Tyson has said that the regulations needlessly complicate supply chains, and the North American Meat Institute CEO Barry Carpenter also requested that Congress repeal COOL to avoid the penalties sought by Canada and Mexico, which previously totaled $3 billion.
The House had already responded by passing a full repeal of COOL in June, but bills weren't moving forward fast enough in the Senate before WTO approved the retaliatory tariffs earlier this month.
Advocates of COOL have argued that such labeling could help consumers make better decisions regarding meat purchases, as consumers have requested in other types of labeling, such as GMOs and nutritional content. However, Canada and Mexico find this type of labeling discriminatory.

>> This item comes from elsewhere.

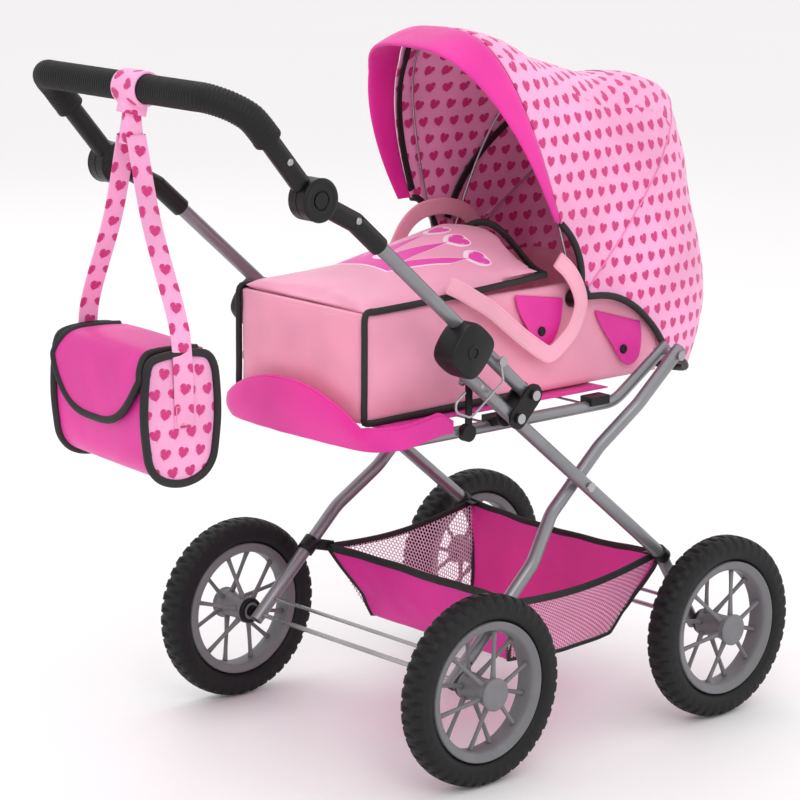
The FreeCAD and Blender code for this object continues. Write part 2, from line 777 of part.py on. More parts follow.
def bag_point(forward, left, height):
    """A point in the bag's own turned axes, from the middle of its floor."""
    return bag_middle + bag_turn.multVec(Vector(forward, left, 0)) + UP * height


def bag_body():
    """Soft box with rounded lower edges, open on top under its flap."""
    body, sketch = body_with_sketch("XZ_Plane")
    half = "bag_depth / 2"
    outline(sketch, [(f"0 - {half} + 12", "0"), (f"{half} - 12", "0"), (half, "12"),
                     (half, "bag_height"), (f"0 - {half}", "bag_height"),
                     (f"0 - {half}", "12")])
    pad(body, sketch, "bag_width")
    inner = sketch_on(body, "XZ_Plane")
    outline(inner, [(f"0 - {half} + 14", "3"), (f"{half} - 14", "3"), (f"{half} - 3", "14"),
                    (f"{half} - 3", "bag_height + 5"), (f"0 - {half} + 3", "bag_height + 5"),
                    (f"0 - {half} + 3", "14")])
    pocket(body, inner, "bag_width - 6")
    body.Placement = Placement(bag_middle, bag_turn)
    return node("bag_body", body)


bag_body()
flap_top = block("bag_depth + 2", "bag_width - 29", "2.4",
                 bag_point(-1.5, 0, dim("bag_height") + 1.6), bag_turn)
flap_drop = block("2.4", "bag_width - 40", "46",
                  bag_point(-dim("bag_depth") / 2 - 1.6, 0, dim("bag_height") - 20.2), bag_turn)
node("bag_flap", joined([flap_top, flap_drop]))


def bag_strap():
    """One band from gusset to gusset, gathered under the handlebar."""
    half = dim("bag_width") / 2 + 1.3
    thick = dim("strap_thick") / 2
    width = dim("strap_width") / 2
    knot = bar_z - 44 - dim("bag_floor")
    parts = []
    for side in (1, -1):
        rows = []
        for left, height in ((half, 82), (half, dim("bag_height") + 1), (9, knot)):
            rows.append([bag_point(-width, side * (left - thick), height),
                         bag_point(width, side * (left - thick), height),
                         bag_point(width, side * (left + thick), height),
                         bag_point(-width, side * (left + thick), height)])
        parts.append(loft(rows))
    keeper = loft([[bag_point(-width, -12, knot - 1), bag_point(width, -12, knot - 1),
                    bag_point(width, 12, knot - 1), bag_point(-width, 12, knot - 1)],
                   [bag_point(-width * 0.5, -12, knot + 27), bag_point(width * 0.5, -12, knot + 27),
                    bag_point(width * 0.5, 12, knot + 27),
                    bag_point(-width * 0.5, 12, knot + 27)]])
    return parts[0].fuse([parts[1], keeper])


node("bag_strap", solid(bag_strap()))
node("bag_loop", cut(rod("grip_radius + 2.8", "34", bar_middle),
                     rod("grip_radius + 0.4", "40", bar_middle)))

# ----------------------------------------------------------------------------------------- output
doc.recompute()
failed = [o.Label for o in doc.Objects if {"Invalid", "Error"} & set(o.State)]
if failed:
    raise RuntimeError(f"these objects failed: {failed}")
os.makedirs("parts", exist_ok=True)
for label, thing in nodes.items():
    shape = thing.Shape
    if shape.isNull() or not shape.isValid():
        raise RuntimeError(f"{label} has no valid shape")
    shape.exportStep(f"parts/{label}.step")
whole = FreeCAD.BoundBox()
for thing in nodes.values():
    whole.add(thing.Shape.BoundBox)
print(len(nodes), "nodes;", f"x {whole.XMin:.1f} to {whole.XMax:.1f},",
      f"y {whole.YMin:.1f} to {whole.YMax:.1f}, z {whole.ZMin:.1f} to {whole.ZMax:.1f}")
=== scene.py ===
"""Finished doll's pram built round its packed working frame.

Every shape is worked out in millimetres ahead of the rear axle, left of the middle plane and above
the ground. Frame.place() turns such points into the row frame, in metres. A shape is either a
function of two parameters on a grid or a profile carried along a path.
"""

import logging
import math
from dataclasses import dataclass, field
from enum import Enum
from typing import Optional, Sequence, Union

import bmesh
import bpy
import numpy as np
from mathutils import Matrix, Vector


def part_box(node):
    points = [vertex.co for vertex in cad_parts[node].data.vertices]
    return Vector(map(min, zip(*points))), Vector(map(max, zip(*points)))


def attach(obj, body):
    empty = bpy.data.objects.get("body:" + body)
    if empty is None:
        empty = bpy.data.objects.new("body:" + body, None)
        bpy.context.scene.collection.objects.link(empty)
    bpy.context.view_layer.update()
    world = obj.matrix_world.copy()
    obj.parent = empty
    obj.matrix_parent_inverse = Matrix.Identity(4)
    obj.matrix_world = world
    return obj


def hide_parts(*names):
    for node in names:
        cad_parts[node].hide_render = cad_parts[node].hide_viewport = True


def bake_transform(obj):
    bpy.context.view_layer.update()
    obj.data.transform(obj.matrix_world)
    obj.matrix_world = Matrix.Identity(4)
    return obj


log = logging.getLogger("pram")
Array = np.ndarray
Colour = tuple[float, float, float]
SIDES = {"left": 1, "right": -1}
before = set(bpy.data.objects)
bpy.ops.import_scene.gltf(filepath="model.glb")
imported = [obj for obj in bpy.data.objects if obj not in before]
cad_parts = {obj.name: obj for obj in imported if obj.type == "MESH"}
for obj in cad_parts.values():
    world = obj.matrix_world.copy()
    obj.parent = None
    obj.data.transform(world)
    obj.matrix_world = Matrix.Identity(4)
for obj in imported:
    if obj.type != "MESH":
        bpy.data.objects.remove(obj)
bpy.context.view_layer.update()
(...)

Regarding GMO labeling, GMA president and CEO Pamela G. Bailey said in a statement, "It is unfortunate that Congress has failed to take action this year to stop a patchwork of costly and misleading state labeling mandates, an issue of tremendous importance to consumers, farmers, food and beverage companies. In January, food manufacturers will face exponentially increasing costs totaling hundreds of millions of dollars to comply with Vermont’s GMO labeling mandate."
While the salmon provision is encouraging for GMO labeling advocates, even if the bill passes, it's too soon to say what a final label would look like. Between the industry's lobbying efforts and consumer concerns, GMO controversy will continue to swell into next year and beyond.